Individual performances aside, the Blazers’ lack of consistent contributions from players not named Damian Lillard amplified the accumulation of losses. Yes, the Blazers lost to the Nets despite a 60-point performance from Lillard.
Outside of the role players that appeared in he lineup, Pau Gasol’s on-the-court tenure with the Blazers failed to launch. The big fella’s injury recovery continued to stall, leading to his eventual release. Gasol is set to rejoin the Blazers as a member of the coaching staff.
Young Faces in Big Places
Prior to Melo’s surprisingly successful arrival, a trio of youngsters served as the brightest beacon of hope. Anfernee Simons, Skal Labissière and Nassir Little have all provided contributions in meaningful moments. Labissière, a castoff from Sacramento, has flashed the potential that made him a coveted recruit out of high school. Tasked with backup center duties, Labissière displays a soft touch on offense and plays with a consistent energy level.

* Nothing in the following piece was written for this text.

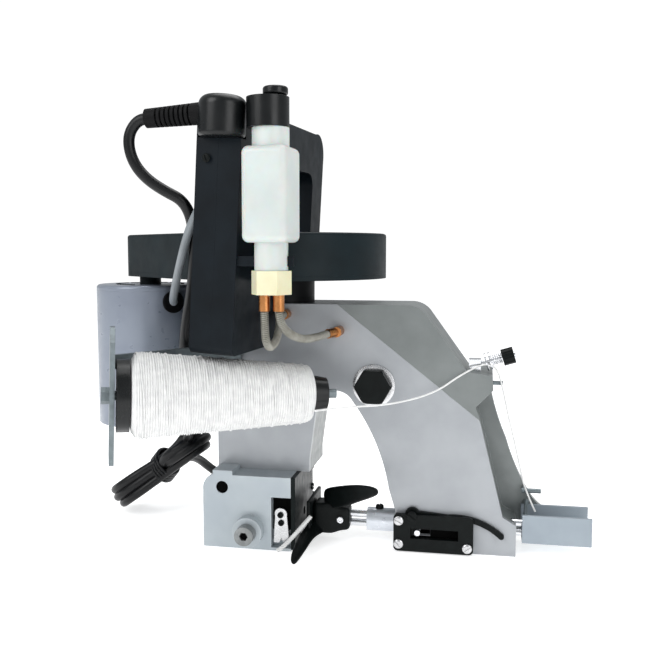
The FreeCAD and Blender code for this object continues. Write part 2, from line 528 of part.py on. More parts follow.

Little represents the biggest surprise of the trio. The former North Carolina standout endured a draft-day slide the eventually ended with a trip to Portland. The Blazers’ projected depth and Stotts’ reluctance to utilize rookies looked like a recipe for a redshirt rookie year for Little. Due to the hurdles outlined above, Little was thrust into the rotation ahead of schedule. Buoyed by his relentless style, the rookie routinely supplies the Blazers with momentum.
With Hood out, Little should receive another shot at meaningful minutes in the Blazers’ post-Melo rotations.
Prior to Saturday’s slate of games the Trail Blazers sit just outside the Western Conference postseason standings. Each with 10 wins, the Timberwolves and Suns are clinging to the final two playoff spots.
The Blazers return to action on Sunday to host the Thunder.